The refugees were identified by their initials for security reasons.

The Shabab, which controls much of southern Somalia, announced last month that it was lifting a ban on food aid, but it later backtracked.

"Al Shabab has violated international humanitarian law by prohibiting food aid to many areas under its control. It has banned about 20 humanitarian organizations, whom it accuses of pursuing religious or ideological motives," the report says.

The report offers a chilling picture of a desperately hungry population in the grip of the region's worst drought in decades, caught between ruthless armed groups fighting for control. The Shabab as well as Somalia's weak transitional government, militias allied with the government and African Union peacekeepers are all guilty of serious abuses, according to the report. Those incidents include killings, recruitment of children to fight, illegal detentions and indiscriminate attacks.

The government has launched attacks in recent months to expand its control.

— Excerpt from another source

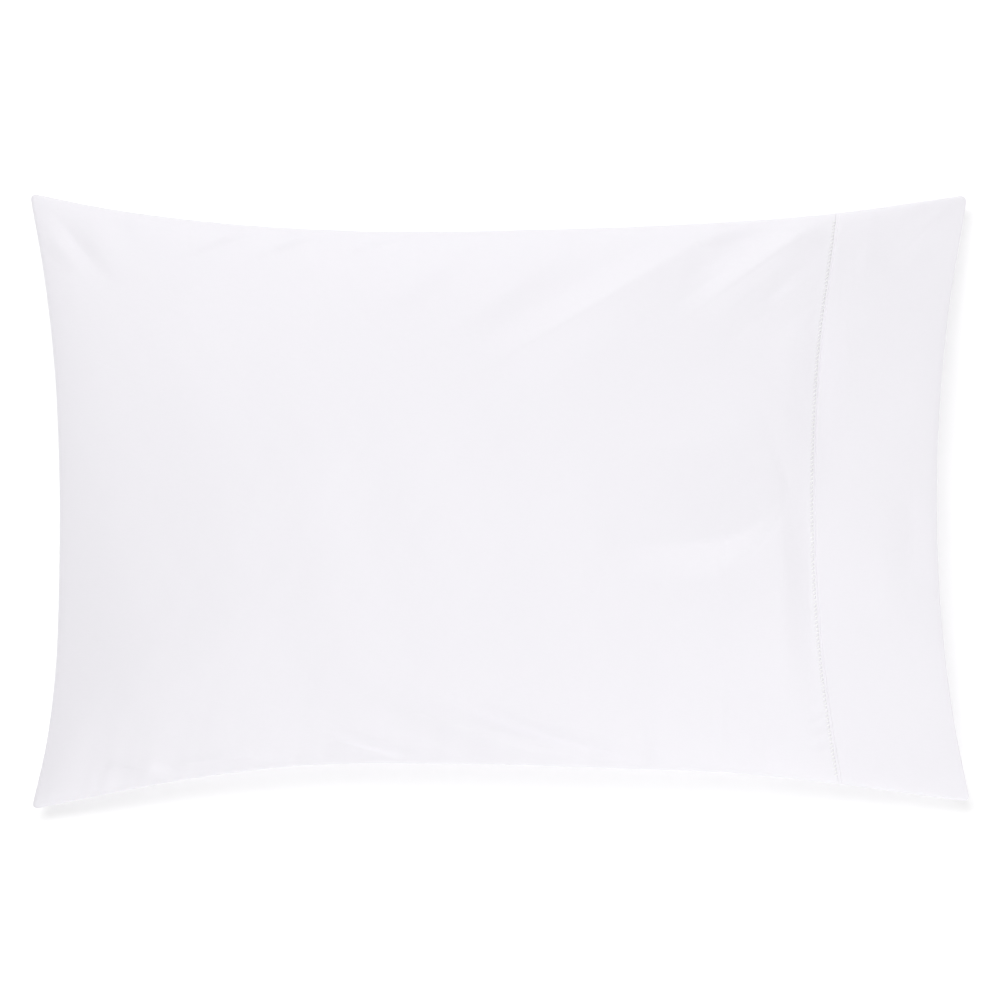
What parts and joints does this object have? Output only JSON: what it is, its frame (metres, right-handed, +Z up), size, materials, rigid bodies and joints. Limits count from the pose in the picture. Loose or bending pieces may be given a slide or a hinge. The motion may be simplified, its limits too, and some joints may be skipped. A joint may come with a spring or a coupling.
{
  "type": "pillowcase",
  "caption": "Filled bed pillowcase lying on its back, with a soft crown, drawn-in seams, corner ears and a doubled, hemstitched cuff round its open end.",
  "frame": {"origin": "middle of the footprint, on the surface that the case lies on", "axes": "+X along the length from the closed end to the mouth, +Y across the width, +Z up through the crown"},
  "size_m": [0.733, 0.4797, 0.1424],
  "materials": {
    "case_cotton": "plain woven cotton, matt",
    "cuff_cotton": "plain woven cotton, doubled and pressed"
  },
  "bodies": {
    "root": {"case": "case_cotton", "cuff": "cuff_cotton"}
  },
  "joints": []
}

The United Nations has declared famine in five regions of Somalia and has predicted the crisis will worsen in coming months. The world body, humanitarian agencies and Human Rights Watch have demanded that the Shabab provide access for humanitarian agencies, particularly in the south, where the famine is hitting hardest.

According to Human Rights Watch, the hunger crisis was worsened by the Shabab's "taxes" in the south, where it demands zakat, the charity required of all observant Muslims.

"If you have goats, they take your goats. Whenever the corn is ready, they come," said DS, the refugee.

Other families suffered because women were denied the right to work under the Shabab's radical interpretation of Islam.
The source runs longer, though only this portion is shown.